CSEAS Lecture Series. Beyond the East-West Encounter: Inter-Asian Intimacies and Estrangements in Colonial and Postcolonial Burma, 1850–1950

Chie Ikeya, Associate Professor of History, Rutgers University

Sexual, conjugal, and household relations between white colonial masters and native women have long served as the paradigm of the colonial encounter. The talk offers a different and as yet untold story of colonial interaction: inter-Asian intimacies. Under British (1826–1942; 1945–47) and Japanese (1942–45) colonial rule, Burma, as with much of Southeast Asia, was a destination for millions of Indian, Chinese, and Japanese merchants, laborers, soldiers, and civil servants. These overwhelmingly male Asian subjects and brokers of empire forged intimate ties with local women as sexual, emotional, domestic, and business partners—one role often bleeding into another—within and outside the institution of marriage.
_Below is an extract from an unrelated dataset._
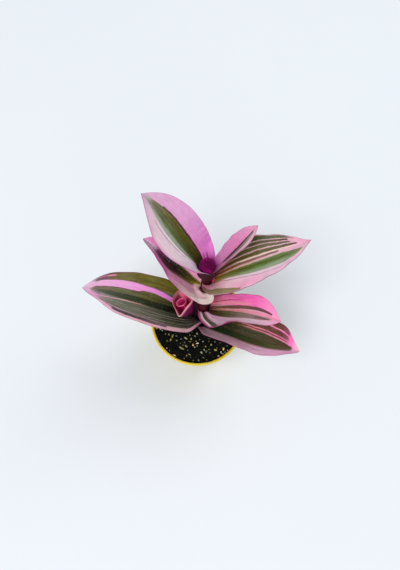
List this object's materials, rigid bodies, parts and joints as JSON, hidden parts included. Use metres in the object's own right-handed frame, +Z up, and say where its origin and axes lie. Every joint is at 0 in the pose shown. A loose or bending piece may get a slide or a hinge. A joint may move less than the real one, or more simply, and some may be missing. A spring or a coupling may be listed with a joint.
{
  "type": "potted tradescantia",
  "caption": "Young potted tradescantia with pink, green and cream striped leaves on one leaning stem, in a small yellow nursery pot.",
  "frame": {"origin": "centre of the pot's flat bottom, where it rests", "axes": "+Z up; the picture is taken from above on the -Y side, with +X to its right"},
  "size_m": [0.1202, 0.0649, 0.1352],
  "materials": {
    "pot_plastic": "satin",
    "potting_mix": "matte",
    "stem_skin": "satin",
    "variegated_leaf": "satin",
    "furry_bud": "matte",
    "bud_skin": "satin",
    "young_leaf": "satin"
  },
  "bodies": {
    "root": {"pot": "pot_plastic", "soil": "potting_mix", "stem": "stem_skin", "leaf_lower_right": "variegated_leaf", "leaf_lower_left": "variegated_leaf", "leaf_mid_right": "variegated_leaf", "leaf_mid_left": "variegated_leaf", "leaf_upper_right": "variegated_leaf", "leaf_upper_left": "variegated_leaf", "leaf_top_right": "variegated_leaf", "tip_bud": "furry_bud", "axil_bud": "bud_skin", "shoot_leaf_outer": "young_leaf", "shoot_leaf_inner": "young_leaf"}
  },
  "joints": []
}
These intimacies became, over the course of the twentieth century, flashpoints for far-reaching legislative reforms, communal riots, and anti-colonial, Buddhist, feminist, and nationalist movements. Based on imperial archival, vernacular, and oral sources in Burmese, Japanese, Chinese, and English that have never been brought together, the talk explores shifts and continuities in perceptions, practices, and experiences of inter-Asian intimacy in colonial Burma, resisting both the stigmatization and the romanticization of inter-Asian intimacies as either treacherous liaisons or heroic acts of radical love. It shows how inter-Asian intimacies constituted the primary, and hitherto unrecognized, site for articulating and adjudicating modern understandings of race, religion, and nation that continue to vex Burma and other parts of Southeast Asia today. The talk concludes with a reflection on the significance of these prevalent yet neglected intimacies for new approaches to the study of modern colonialisms and their legacies.